As many more people return to the office, the remote worker has become king, a survey has shown, he said, noting 65% of those polled wanted 2-3 days of remote work of the 5-day work week, with only 25% expecting a full return to the office

“It varies a little bit by vertical and by geography – but not much,” he said, repeating what he recalled the person who did the survey said the findings showed. After working from home for more than a year, many people realized they kind of liked it and wanted to keep doing it for 2-3 days a week.

The other 10% said “they’re never going back to the office – they’re just not – and if you try to make them, they’re going to work somewhere else where they don’t have to,” he said, noting he had “already seen multiple examples of this happening.”

What that indicates is that 75% of an organization’s workforce is going to be remote at least half the time, he said.

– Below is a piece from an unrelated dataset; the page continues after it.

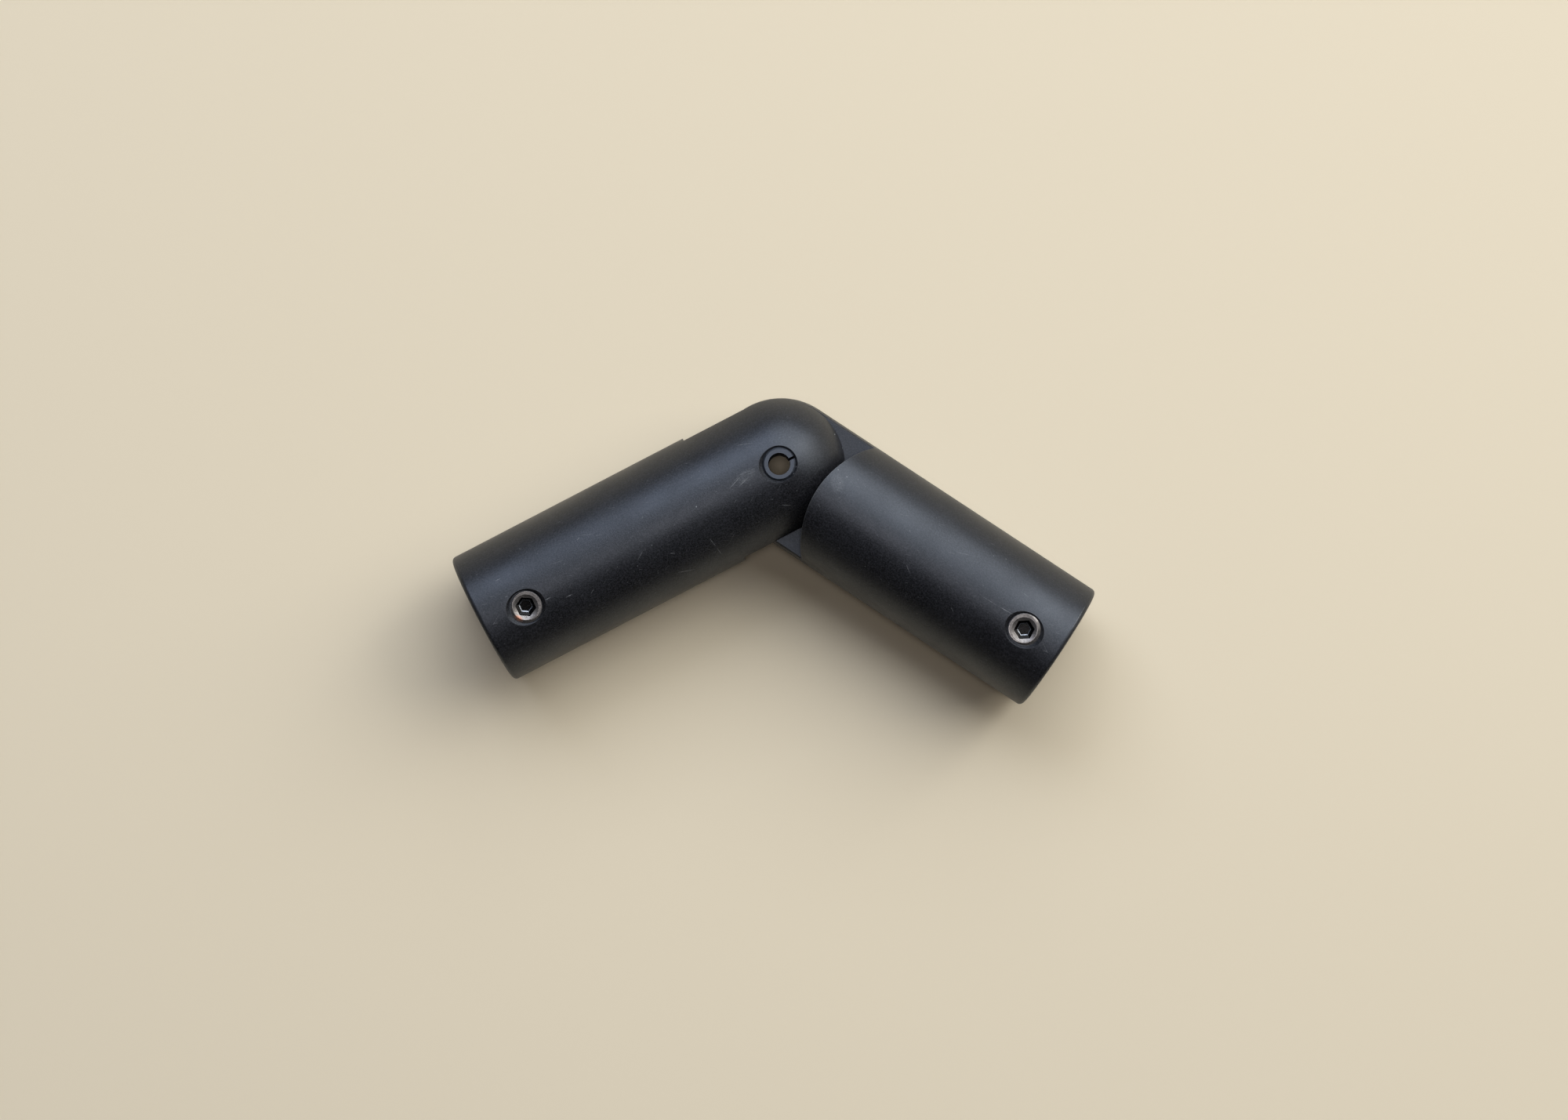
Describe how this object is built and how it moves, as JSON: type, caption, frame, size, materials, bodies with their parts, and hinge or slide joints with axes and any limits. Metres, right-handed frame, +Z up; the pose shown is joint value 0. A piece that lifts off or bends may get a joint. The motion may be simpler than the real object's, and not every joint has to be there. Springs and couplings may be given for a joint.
{
  "type": "tube swivel joint",
  "caption": "Swivelling tube joint in black plastic: socket barrels hinged by a fork and tongue on a slotted spring pin, with hexagon-socket set screws near their mouths.",
  "frame": {"origin": "middle of the base of the bounding box, on the surface that the joint lies on", "axes": "+Z up along the hinge pin, +X from the fork half's side to the tongue half's side, +Y towards the knuckle, on the outside of the bend"},
  "size_m": [0.1172, 0.0536, 0.025],
  "materials": {
    "black_acetal": "turned and milled black acetal, satin, fine grain, light scratches",
    "pin_steel": "rolled spring steel, dulled, dark bluish grey",
    "screw_steel": "blackened steel worn to grey-brown, with a trace of rust"
  },
  "bodies": {
    "fork": {"fork_half": "black_acetal"},
    "tongue": {"tongue_half": "black_acetal", "spring_pin": "pin_steel"},
    "fork_screw": {"fork_set_screw": "screw_steel"},
    "tongue_screw": {"tongue_set_screw": "screw_steel"}
  },
  "joints": [
    {"name": "knuckle_hinge", "type": "hinge", "parent": "fork", "child": "tongue", "pos_m": [0, 0.01453, 0.0125], "axis": [0, 0, 1], "range_deg": [-29.2, 150.8]},
    {"name": "fork_screw_travel", "type": "slide", "parent": "fork", "child": "fork_screw", "axis": [-0.0748, 0.1275, -0.989], "range_m": [-0.002, 0.002]},
    {"name": "tongue_screw_travel", "type": "slide", "parent": "tongue", "child": "tongue_screw", "axis": [0.0309, 0.0527, -0.9981], "range_m": [-0.002, 0.002]}
  ]
}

“The takeaway of that is whatever solution you put forth as far as securing and  providing the capability for your remote workforce to work, that has to be your primary use case,” he said. “You can’t treat remote workers like they’re second-class citizens anymore,” he added, noting “that’s just not going to fly.”

Citing the findings of a Forrester poll, he said the most important capability that drove organizations to adopt the ZTNA solution was to support their remote workforce with higher security, selected as an important capability by 37 of the 43 people surveyed.

That was followed by supporting the remote workforce with better performance (cited by 26 respondents), moving away from the “backhaul” VPN for remote access (23) and moving to a zero trust edge or SASE architecture where security functions are cloud-delivered (19).

Asked by Forrester if their organizations had used VPNs for access but now used ZTNA, eight of the same respondents said the ZTNA solution will likely coexist with VPNs indefinitely at their organizations, he went on to say. “That’s actually bad” because ZTNA should replace VTNs, he said.

More promising survey findings were that six respondents said ZTNA replaced VPNs at their organizations, while five said ZTNA would replace VPNs at their organizations within a year, one did not use VPNs, and another one said ZTNA would replace VPN at their organization within three years.